Supreme Court justices overturned an earlier ruling in favour of war veteran John Catt, from Brighton, East Sussex.
Mr Catt, who is of good character, argued that as he has not engaged in any criminality, the continuing retention of data about him on the National Domestic Extremism Database is unlawful and breaches his right to privacy under Article 8 of the European Convention on Human Rights.
In March 2013, he won his case at the Court of Appeal after a defeat at the High Court the previous year.
In December, the Metropolitan Police Commissioner and the Association of Chief Police Officers (Acpo) asked a panel of five Supreme Court judges to overturn the Court of Appeal ruling.
Today, the justices allowed the police appeal by a majority of four to one.
When the case was at the Court of Appeal judges ruled that the continuing inclusion of information on the database involved an interference with Mr Catt's right to respect for his private life, and that the interference could not be justified in his case.
They said information about Mr Catt was at first retained lawfully, but it continued to be held for a "disproportionate" length of time, violating Article 8.
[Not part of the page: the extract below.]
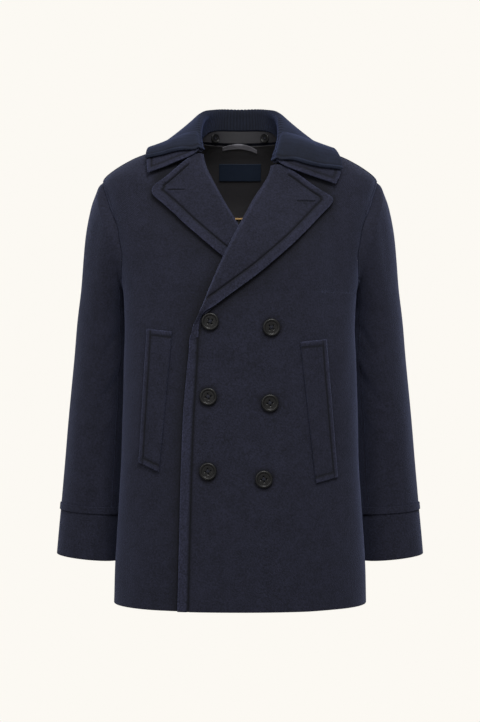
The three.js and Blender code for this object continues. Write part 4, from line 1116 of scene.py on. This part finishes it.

Lawyers for the police submitted during the latest proceedings that the retention of information continued to be lawful.
Mr Catt first took legal action after Acpo refused his request to permanently delete all the data retained about him.
Personal information relating to Mr Catt is on a database maintained by the National Public Order Intelligence Unit, originally under the supervision of Acpo and now under the Metropolitan Police Commissioner.
The data at the centre of the case comprises records or reports made by officers overtly policing demonstrations of protest group Smash EDO.
It has carried on a long-running campaign calling for the closure of EDO, a US-owned arms company conducting lawful business. It has a factory in Brighton.
The Court of Appeal said some of the core supporters of Smash EDO were prone to violence and criminal behaviour, "but it is accepted that Mr Catt has not been convicted of criminal conduct of any kind in connection with any demonstrations that he has attended".